#### [YOUR OBJECTIVE]
Which lines have the string "pieces"? Copy all of them from the entries below.

---------- INFORMATION PROVIDED ----------

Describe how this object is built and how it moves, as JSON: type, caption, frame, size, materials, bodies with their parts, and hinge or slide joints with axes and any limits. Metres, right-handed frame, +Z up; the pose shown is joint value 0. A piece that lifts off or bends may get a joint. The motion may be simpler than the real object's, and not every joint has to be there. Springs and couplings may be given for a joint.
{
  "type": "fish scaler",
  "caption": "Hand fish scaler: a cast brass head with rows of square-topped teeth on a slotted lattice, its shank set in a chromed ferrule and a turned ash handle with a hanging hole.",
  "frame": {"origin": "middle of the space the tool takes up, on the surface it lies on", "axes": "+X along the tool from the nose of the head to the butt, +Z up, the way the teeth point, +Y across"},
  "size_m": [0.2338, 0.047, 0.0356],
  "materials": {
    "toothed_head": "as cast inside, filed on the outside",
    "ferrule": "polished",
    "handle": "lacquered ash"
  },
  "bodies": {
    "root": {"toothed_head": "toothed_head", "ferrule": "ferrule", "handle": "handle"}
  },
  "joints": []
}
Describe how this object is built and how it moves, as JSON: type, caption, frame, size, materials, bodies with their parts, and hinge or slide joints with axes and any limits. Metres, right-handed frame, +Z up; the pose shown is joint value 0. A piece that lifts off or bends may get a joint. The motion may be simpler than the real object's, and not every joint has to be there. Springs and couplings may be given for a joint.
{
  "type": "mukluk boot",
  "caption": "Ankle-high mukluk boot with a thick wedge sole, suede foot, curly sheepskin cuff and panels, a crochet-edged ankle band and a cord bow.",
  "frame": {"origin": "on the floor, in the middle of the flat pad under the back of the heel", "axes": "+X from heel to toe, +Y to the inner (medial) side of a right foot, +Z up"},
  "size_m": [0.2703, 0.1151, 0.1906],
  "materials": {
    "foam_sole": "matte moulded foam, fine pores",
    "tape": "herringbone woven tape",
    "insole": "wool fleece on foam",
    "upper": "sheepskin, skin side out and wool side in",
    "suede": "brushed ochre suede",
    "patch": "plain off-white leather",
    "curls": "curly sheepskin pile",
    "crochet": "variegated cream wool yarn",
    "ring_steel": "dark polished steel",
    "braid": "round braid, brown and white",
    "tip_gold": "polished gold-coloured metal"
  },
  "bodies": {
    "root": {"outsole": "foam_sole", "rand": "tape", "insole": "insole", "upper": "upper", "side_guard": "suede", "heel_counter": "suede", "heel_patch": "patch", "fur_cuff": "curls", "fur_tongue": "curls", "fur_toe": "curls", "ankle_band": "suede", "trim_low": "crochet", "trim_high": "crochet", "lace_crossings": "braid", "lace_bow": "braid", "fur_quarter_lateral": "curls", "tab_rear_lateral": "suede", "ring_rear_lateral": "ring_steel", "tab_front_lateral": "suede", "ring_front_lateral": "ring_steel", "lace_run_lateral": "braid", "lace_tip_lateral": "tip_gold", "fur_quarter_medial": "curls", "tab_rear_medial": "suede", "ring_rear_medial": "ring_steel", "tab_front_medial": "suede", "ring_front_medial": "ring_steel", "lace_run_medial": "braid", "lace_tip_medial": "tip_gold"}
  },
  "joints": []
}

----------
---------- INFORMATION PROVIDED ----------

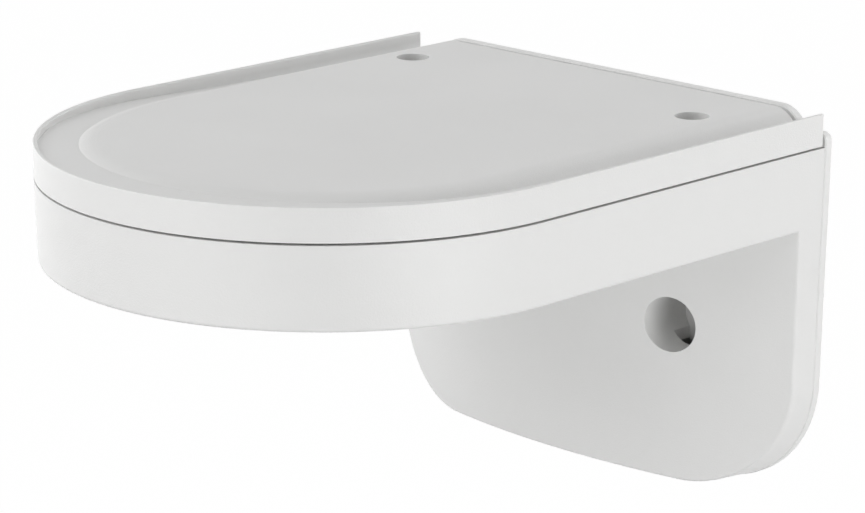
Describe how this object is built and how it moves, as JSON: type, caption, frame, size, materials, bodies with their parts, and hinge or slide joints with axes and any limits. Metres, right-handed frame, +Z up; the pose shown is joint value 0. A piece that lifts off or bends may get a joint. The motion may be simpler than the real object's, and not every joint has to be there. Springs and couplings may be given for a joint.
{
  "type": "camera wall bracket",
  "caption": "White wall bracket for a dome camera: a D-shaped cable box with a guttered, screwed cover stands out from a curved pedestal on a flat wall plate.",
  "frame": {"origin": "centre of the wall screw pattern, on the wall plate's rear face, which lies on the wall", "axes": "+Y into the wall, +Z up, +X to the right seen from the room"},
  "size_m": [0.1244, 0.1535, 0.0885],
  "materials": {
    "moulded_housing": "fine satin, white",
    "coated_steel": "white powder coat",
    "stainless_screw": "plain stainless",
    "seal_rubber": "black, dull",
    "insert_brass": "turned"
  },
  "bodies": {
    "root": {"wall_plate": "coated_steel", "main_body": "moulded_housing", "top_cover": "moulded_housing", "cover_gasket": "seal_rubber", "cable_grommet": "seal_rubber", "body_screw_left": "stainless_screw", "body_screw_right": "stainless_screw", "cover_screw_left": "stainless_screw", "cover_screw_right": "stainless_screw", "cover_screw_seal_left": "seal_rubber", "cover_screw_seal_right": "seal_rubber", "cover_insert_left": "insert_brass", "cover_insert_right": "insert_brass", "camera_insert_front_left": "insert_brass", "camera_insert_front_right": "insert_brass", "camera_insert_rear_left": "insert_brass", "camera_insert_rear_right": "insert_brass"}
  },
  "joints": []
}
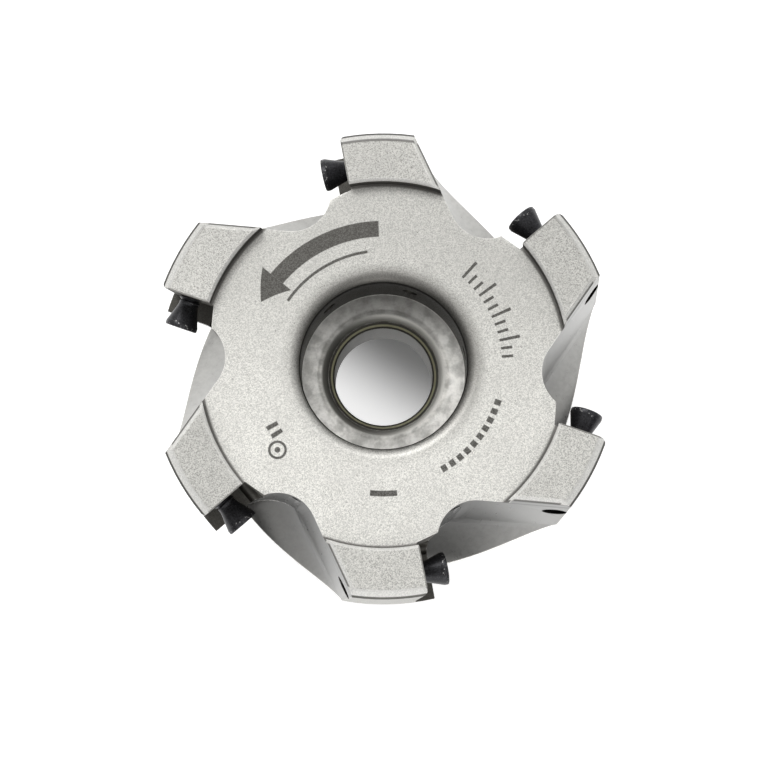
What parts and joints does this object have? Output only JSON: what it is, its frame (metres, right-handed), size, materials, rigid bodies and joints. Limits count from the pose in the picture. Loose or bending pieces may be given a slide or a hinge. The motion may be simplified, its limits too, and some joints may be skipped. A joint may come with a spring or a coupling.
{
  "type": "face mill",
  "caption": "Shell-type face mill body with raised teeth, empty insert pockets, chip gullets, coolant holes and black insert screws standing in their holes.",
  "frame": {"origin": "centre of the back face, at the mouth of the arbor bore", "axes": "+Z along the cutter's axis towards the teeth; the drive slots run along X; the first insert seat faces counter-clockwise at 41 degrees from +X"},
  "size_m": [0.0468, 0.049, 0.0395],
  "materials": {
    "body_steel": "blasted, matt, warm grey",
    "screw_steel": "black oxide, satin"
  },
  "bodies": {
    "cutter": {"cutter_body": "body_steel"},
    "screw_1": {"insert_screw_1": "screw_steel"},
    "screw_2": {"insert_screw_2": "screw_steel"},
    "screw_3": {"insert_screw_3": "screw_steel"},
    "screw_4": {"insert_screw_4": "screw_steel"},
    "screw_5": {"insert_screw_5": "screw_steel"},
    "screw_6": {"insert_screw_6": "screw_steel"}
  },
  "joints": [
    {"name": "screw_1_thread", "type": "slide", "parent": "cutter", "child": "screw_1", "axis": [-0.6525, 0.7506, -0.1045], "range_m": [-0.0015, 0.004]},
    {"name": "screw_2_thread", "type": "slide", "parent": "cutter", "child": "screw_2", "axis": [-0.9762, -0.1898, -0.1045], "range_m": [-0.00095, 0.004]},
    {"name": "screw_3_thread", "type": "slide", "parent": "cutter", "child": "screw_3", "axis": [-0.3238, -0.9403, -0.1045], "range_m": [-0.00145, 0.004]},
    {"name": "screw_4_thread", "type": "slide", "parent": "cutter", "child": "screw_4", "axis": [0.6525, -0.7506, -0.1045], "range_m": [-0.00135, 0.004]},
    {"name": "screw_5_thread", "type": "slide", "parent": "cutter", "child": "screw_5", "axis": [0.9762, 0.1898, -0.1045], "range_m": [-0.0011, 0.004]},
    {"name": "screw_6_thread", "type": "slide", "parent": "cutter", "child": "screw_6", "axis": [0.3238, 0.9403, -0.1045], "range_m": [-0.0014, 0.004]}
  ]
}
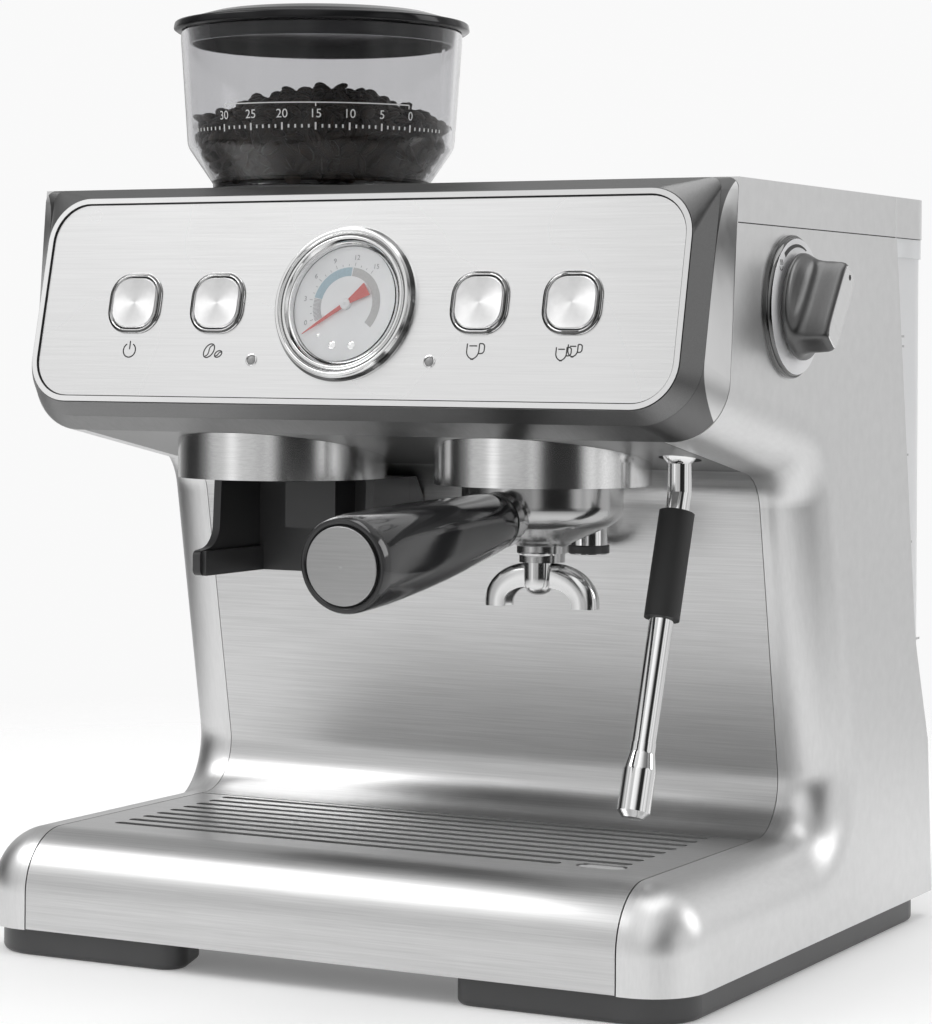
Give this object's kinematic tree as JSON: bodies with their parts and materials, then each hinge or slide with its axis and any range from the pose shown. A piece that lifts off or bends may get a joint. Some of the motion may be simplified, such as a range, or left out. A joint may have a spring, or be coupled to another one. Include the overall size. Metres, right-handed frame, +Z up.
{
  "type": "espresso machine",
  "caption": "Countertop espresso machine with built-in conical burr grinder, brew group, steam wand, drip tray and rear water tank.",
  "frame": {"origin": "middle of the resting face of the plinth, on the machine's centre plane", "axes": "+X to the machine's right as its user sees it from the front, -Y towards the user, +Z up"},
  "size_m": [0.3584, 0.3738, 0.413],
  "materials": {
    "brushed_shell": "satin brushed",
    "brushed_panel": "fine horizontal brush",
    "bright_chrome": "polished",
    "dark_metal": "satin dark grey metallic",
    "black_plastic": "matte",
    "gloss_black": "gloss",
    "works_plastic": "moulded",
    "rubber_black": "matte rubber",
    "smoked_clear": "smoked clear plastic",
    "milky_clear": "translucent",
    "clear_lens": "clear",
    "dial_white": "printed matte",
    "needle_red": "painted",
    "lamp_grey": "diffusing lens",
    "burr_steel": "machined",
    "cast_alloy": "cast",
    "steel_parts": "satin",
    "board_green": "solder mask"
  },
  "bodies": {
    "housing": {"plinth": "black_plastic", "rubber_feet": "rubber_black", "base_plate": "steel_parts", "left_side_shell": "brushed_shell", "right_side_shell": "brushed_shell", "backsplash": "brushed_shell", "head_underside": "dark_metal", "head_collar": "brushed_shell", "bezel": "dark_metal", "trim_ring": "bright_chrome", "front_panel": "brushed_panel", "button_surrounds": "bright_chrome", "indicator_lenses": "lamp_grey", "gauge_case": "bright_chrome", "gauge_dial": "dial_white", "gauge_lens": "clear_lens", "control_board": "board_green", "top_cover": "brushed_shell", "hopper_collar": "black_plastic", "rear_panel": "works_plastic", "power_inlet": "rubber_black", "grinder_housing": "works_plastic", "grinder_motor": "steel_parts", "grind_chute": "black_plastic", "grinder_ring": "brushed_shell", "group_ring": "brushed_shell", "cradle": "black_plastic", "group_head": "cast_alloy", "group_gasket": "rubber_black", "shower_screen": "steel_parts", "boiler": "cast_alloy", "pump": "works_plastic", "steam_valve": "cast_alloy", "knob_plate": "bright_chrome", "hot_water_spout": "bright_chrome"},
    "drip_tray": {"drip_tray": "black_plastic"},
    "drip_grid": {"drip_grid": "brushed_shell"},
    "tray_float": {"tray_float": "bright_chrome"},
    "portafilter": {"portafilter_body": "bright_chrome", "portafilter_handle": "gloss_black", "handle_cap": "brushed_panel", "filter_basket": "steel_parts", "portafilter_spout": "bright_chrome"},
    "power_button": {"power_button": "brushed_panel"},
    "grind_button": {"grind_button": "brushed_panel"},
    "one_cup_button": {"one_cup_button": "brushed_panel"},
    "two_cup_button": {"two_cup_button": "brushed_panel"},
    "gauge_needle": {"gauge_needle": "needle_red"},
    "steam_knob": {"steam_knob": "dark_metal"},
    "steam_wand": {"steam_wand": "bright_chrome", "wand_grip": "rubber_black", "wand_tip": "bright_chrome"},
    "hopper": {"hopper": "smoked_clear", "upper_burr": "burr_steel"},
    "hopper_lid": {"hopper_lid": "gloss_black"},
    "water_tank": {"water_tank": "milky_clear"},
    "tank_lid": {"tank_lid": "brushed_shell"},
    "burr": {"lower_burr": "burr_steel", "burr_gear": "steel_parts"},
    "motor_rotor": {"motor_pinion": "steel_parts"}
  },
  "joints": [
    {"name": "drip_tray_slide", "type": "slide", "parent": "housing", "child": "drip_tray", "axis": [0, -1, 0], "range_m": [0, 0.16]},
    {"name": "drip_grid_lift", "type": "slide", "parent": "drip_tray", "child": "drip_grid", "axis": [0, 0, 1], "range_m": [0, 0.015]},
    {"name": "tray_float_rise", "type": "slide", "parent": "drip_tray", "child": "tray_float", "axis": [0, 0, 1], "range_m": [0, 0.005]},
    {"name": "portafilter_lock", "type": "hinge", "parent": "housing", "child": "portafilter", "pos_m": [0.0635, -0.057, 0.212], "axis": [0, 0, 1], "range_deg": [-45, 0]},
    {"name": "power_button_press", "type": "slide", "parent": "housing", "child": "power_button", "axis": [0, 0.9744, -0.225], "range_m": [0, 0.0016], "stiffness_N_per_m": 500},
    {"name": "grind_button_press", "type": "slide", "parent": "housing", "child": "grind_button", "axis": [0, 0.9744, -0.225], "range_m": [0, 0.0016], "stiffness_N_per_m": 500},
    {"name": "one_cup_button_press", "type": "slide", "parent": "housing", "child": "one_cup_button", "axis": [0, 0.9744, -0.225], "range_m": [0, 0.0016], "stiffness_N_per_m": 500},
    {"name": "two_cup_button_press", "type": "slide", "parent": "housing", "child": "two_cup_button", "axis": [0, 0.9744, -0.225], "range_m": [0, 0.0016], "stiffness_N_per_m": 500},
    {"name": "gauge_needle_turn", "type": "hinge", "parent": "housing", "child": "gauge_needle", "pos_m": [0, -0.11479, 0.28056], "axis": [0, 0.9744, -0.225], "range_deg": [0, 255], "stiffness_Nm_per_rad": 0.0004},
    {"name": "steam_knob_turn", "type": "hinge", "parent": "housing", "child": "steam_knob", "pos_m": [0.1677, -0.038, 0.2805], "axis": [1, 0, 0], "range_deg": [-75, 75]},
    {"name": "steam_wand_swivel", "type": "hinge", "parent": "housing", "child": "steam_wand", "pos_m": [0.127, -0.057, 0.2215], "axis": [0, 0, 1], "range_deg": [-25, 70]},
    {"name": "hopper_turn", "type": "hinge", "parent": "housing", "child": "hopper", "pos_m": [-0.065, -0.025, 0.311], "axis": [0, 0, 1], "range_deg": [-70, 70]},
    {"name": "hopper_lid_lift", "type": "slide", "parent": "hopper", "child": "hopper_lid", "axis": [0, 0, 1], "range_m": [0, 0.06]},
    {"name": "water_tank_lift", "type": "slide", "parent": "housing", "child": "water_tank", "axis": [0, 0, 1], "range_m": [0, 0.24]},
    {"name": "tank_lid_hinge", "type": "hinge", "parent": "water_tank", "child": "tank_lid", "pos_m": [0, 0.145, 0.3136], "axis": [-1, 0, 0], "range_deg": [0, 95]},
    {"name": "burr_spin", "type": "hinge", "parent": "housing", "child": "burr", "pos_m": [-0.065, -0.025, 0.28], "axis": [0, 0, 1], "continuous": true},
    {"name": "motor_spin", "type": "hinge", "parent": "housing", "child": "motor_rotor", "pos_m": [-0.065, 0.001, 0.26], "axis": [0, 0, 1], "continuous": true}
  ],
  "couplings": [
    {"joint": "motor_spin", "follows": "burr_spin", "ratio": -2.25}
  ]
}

----------
---------- INFORMATION PROVIDED ----------

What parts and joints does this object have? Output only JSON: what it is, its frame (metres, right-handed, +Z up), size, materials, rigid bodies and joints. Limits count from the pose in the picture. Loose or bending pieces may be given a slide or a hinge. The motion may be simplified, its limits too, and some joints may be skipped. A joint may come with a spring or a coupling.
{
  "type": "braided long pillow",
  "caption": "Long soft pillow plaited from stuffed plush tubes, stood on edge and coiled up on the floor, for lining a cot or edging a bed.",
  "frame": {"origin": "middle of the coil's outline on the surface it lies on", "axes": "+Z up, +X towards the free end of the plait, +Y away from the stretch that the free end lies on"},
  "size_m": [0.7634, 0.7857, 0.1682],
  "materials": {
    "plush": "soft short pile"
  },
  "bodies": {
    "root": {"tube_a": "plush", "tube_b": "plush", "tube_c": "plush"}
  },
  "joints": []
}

----------

#### [THE REPLY]
What parts and joints does this object have? Output only JSON: what it is, its frame (metres, right-handed), size, materials, rigid bodies and joints. Limits count from the pose in the picture. Loose or bending pieces may be given a slide or a hinge. The motion may be simplified, its limits too, and some joints may be skipped. A joint may come with a spring or a coupling.
What parts and joints does this object have? Output only JSON: what it is, its frame (metres, right-handed, +Z up), size, materials, rigid bodies and joints. Limits count from the pose in the picture. Loose or bending pieces may be given a slide or a hinge. The motion may be simplified, its limits too, and some joints may be skipped. A joint may come with a spring or a coupling.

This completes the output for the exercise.